Problem statement:
Write out the data below in full. Keep it exact.

Given information:
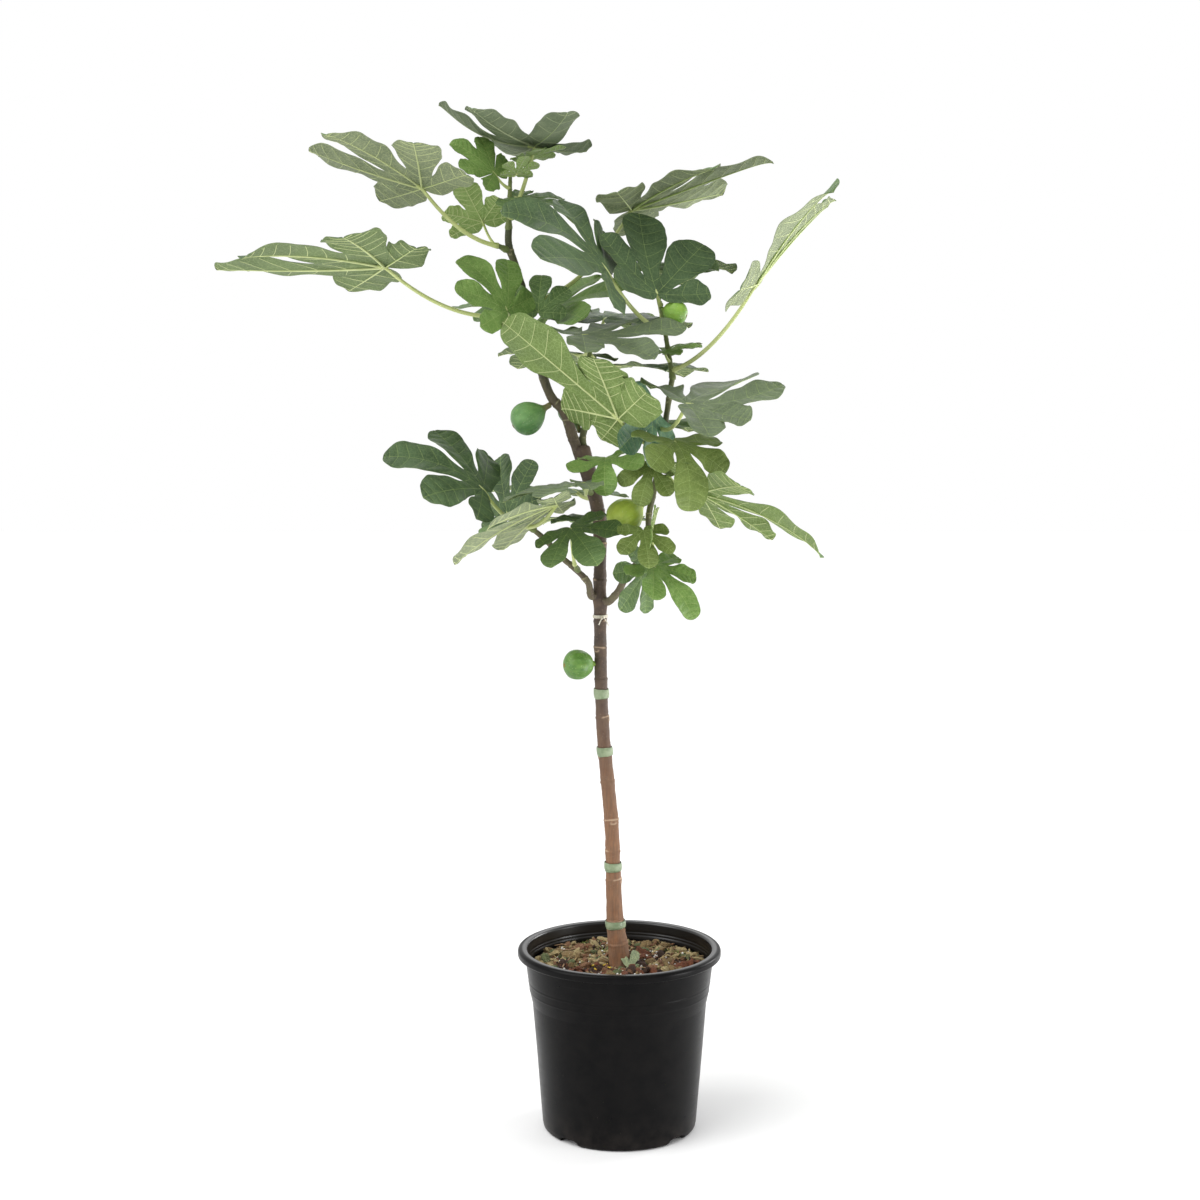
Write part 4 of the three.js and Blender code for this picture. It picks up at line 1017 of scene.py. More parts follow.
def thin_body(points, normals, faces, half, tones, uv):
    """A closed thin body round a sheet: the sheet moved out by half a thickness, its twin moved in, and a
    wall along every edge that only one face has."""
    count = len(points)
    corners = np.stack([faces, np.roll(faces, -1, axis=1)], axis=-1).reshape(-1, 2)
    corners = corners[corners[:, 0] != corners[:, 1]]
    three = faces[:, 2] == faces[:, 3]
    key = corners[:, 0] * count + corners[:, 1]
    rim = corners[~np.isin(key, corners[:, 1] * count + corners[:, 0])]
    wall = np.stack([rim[:, 1], rim[:, 0], rim[:, 0] + count, rim[:, 1] + count], axis=1)
    under = np.where(three[:, None], faces[:, [2, 1, 0, 0]], faces[:, ::-1]) + count
    flipped = np.where(three[:, None, None], uv[:, [2, 1, 0, 0]], uv[:, ::-1])
    squeeze = np.array([0.5, 1.0])
    return patch(
        np.vstack([points + half * normals, points - half * normals]),
        np.vstack([faces, under, wall]),
        np.repeat([tones[0], tones[1]], [len(faces), len(under) + len(wall)]),
        np.vstack([uv * squeeze, flipped * squeeze + (0.5, 0), np.full((len(wall), 4, 2), 0.5)]),
    )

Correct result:
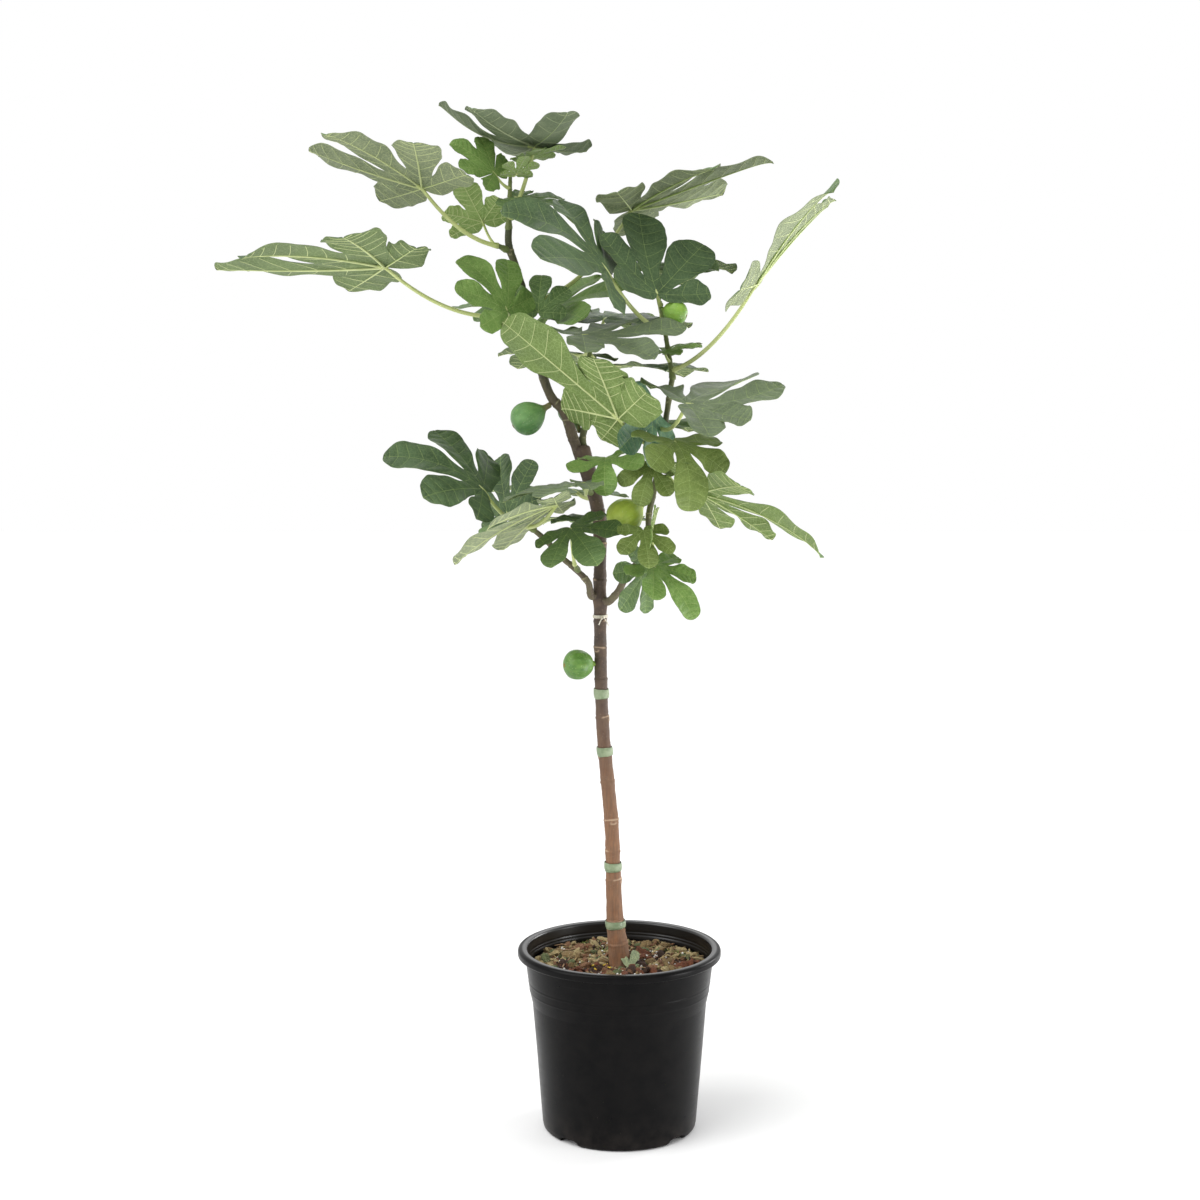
Write part 4 of the three.js and Blender code for this picture. It picks up at line 1017 of scene.py. More parts follow.
def thin_body(points, normals, faces, half, tones, uv):
    """A closed thin body round a sheet: the sheet moved out by half a thickness, its twin moved in, and a
    wall along every edge that only one face has."""
    count = len(points)
    corners = np.stack([faces, np.roll(faces, -1, axis=1)], axis=-1).reshape(-1, 2)
    corners = corners[corners[:, 0] != corners[:, 1]]
    three = faces[:, 2] == faces[:, 3]
    key = corners[:, 0] * count + corners[:, 1]
    rim = corners[~np.isin(key, corners[:, 1] * count + corners[:, 0])]
    wall = np.stack([rim[:, 1], rim[:, 0], rim[:, 0] + count, rim[:, 1] + count], axis=1)
    under = np.where(three[:, None], faces[:, [2, 1, 0, 0]], faces[:, ::-1]) + count
    flipped = np.where(three[:, None, None], uv[:, [2, 1, 0, 0]], uv[:, ::-1])
    squeeze = np.array([0.5, 1.0])
    return patch(
        np.vstack([points + half * normals, points - half * normals]),
        np.vstack([faces, under, wall]),
        np.repeat([tones[0], tones[1]], [len(faces), len(under) + len(wall)]),
        np.vstack([uv * squeeze, flipped * squeeze + (0.5, 0), np.full((len(wall), 4, 2), 0.5)]),
    )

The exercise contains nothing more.